Host of First Time Founders podcast and college friend of Matan Grinberg from Princeton. Ed conducts in-depth interviews with startup founders, focusing on their entrepreneurial journeys and the companies they're building.
Matan reveals that as companies grow larger, engineers spend less time on actual coding - the part they enjoy most. Instead, they get bogged down in organizational overhead like documentation, design reviews, meetings, approvals, and testing. (10:02) Factory focuses on automating these mundane tasks rather than the creative coding work, recognizing that in large organizations with 50,000 engineers, coding speed isn't the primary constraint. This insight differentiates Factory from competitors who focus solely on code generation, missing what enterprise developers actually need most.
We're transitioning from a world where developers write 100% of their code to one where they'll write 0%, with the new primitive becoming delegation to AI agents. (16:36) Success in this new paradigm requires developers to become skilled at clearly defining tasks, success criteria, testing requirements, and organizational guidelines. This mirrors human engineer onboarding - you provide context, standards, and an environment to test and iterate, then let the agent work autonomously.
Contrary to fears about job displacement, Matan argues AI will lower the economic bar for viable software solutions, expanding the total addressable market for development work. (20:00) Where previously only problems worth $10 million justified building software teams, AI might make $100,000 problems economically viable. This increased leverage per developer doesn't reduce demand for engineers but creates opportunities for more custom software solutions, especially in enterprise settings where companies can build tailored solutions for individual customers.
As AI commoditizes intelligence, human value shifts toward agency - the willpower to pursue difficult, meaningful work over immediate gratification. (56:49) Matan observes that in a world where children will never be smarter than AI, the valuable human trait becomes the will to work on hard problems that don't provide instant dopamine hits. This separates those who choose AI-generated entertainment from those who use AI as a tool to tackle significant challenges like healthcare or scientific research.

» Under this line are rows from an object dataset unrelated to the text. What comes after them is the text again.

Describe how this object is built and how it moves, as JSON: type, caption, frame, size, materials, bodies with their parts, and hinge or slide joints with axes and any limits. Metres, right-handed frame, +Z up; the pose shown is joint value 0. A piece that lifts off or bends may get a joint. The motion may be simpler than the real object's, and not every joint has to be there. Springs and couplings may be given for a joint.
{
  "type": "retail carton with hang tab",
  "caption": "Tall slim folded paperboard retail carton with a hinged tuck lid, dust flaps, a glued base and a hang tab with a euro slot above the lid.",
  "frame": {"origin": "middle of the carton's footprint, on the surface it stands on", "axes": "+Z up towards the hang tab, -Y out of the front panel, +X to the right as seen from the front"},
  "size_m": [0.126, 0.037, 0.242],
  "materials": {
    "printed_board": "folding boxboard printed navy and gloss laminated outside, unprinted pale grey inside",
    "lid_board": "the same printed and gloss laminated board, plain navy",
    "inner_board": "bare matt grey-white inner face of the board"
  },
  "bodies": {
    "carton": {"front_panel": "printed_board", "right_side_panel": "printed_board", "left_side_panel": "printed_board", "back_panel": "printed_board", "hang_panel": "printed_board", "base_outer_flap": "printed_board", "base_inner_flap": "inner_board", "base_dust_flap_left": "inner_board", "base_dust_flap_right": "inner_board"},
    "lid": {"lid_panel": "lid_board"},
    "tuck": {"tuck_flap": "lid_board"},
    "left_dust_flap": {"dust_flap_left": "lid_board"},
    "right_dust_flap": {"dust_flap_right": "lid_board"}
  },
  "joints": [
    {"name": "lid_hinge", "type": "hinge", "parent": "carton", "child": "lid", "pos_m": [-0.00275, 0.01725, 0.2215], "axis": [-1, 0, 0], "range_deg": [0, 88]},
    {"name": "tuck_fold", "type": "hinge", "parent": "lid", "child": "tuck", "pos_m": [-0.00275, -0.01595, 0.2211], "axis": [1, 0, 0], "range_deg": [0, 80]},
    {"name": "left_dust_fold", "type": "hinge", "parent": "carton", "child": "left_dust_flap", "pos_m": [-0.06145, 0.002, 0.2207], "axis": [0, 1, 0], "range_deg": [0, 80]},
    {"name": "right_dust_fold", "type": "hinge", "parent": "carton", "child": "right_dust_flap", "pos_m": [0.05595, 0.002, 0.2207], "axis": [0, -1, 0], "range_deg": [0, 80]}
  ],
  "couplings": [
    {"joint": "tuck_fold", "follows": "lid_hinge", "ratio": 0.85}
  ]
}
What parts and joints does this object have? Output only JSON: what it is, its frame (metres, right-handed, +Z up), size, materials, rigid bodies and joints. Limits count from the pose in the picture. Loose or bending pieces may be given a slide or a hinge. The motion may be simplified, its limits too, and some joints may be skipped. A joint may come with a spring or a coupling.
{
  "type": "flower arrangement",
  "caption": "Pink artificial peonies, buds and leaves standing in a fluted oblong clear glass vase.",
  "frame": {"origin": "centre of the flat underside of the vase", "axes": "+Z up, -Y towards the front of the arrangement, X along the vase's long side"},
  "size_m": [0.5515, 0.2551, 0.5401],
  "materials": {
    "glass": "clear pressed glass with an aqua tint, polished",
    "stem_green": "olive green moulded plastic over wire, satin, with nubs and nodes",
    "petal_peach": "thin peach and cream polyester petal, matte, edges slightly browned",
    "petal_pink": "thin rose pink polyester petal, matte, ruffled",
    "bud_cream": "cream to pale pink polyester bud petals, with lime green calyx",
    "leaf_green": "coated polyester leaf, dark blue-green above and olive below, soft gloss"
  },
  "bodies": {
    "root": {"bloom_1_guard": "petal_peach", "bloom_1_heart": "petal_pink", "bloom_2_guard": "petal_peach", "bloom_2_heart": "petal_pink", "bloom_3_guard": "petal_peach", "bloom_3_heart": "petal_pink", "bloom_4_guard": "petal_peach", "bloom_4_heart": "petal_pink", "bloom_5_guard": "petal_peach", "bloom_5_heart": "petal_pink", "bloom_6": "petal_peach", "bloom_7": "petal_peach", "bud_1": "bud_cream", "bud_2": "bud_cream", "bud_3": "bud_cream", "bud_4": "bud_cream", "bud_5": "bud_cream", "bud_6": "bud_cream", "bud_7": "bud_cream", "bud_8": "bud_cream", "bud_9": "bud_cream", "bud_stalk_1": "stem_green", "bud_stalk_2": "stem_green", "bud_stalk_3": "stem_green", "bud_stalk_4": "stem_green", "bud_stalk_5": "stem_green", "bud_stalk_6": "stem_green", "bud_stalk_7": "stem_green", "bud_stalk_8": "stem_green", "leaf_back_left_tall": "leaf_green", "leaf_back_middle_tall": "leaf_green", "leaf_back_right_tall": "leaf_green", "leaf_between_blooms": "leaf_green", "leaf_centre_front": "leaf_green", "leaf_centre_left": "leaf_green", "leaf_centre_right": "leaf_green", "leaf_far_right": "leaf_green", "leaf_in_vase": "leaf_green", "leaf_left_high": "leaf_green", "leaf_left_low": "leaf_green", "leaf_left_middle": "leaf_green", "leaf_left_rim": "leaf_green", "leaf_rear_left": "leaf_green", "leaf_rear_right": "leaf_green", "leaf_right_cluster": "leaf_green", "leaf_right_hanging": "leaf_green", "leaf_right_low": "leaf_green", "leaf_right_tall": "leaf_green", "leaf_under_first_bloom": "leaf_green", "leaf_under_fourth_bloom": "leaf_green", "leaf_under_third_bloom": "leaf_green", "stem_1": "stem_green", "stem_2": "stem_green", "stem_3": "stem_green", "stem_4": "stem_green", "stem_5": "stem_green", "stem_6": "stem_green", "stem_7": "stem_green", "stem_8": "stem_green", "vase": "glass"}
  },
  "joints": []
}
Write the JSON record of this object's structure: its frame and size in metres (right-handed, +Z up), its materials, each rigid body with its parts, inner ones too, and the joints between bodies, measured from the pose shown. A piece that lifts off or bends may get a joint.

Silicon Valley's AI ecosystem risks becoming disconnected from real-world applications, with some engineers not saving money because they believe economic transformation is imminent. (45:56) Matan emphasizes the importance of leaving the San Francisco bubble to understand genuine use cases and maintain grounding in practical applications. Successful AI companies must understand actual customer needs rather than building for hypothetical future scenarios, ensuring their products provide immediate value rather than speculative benefits.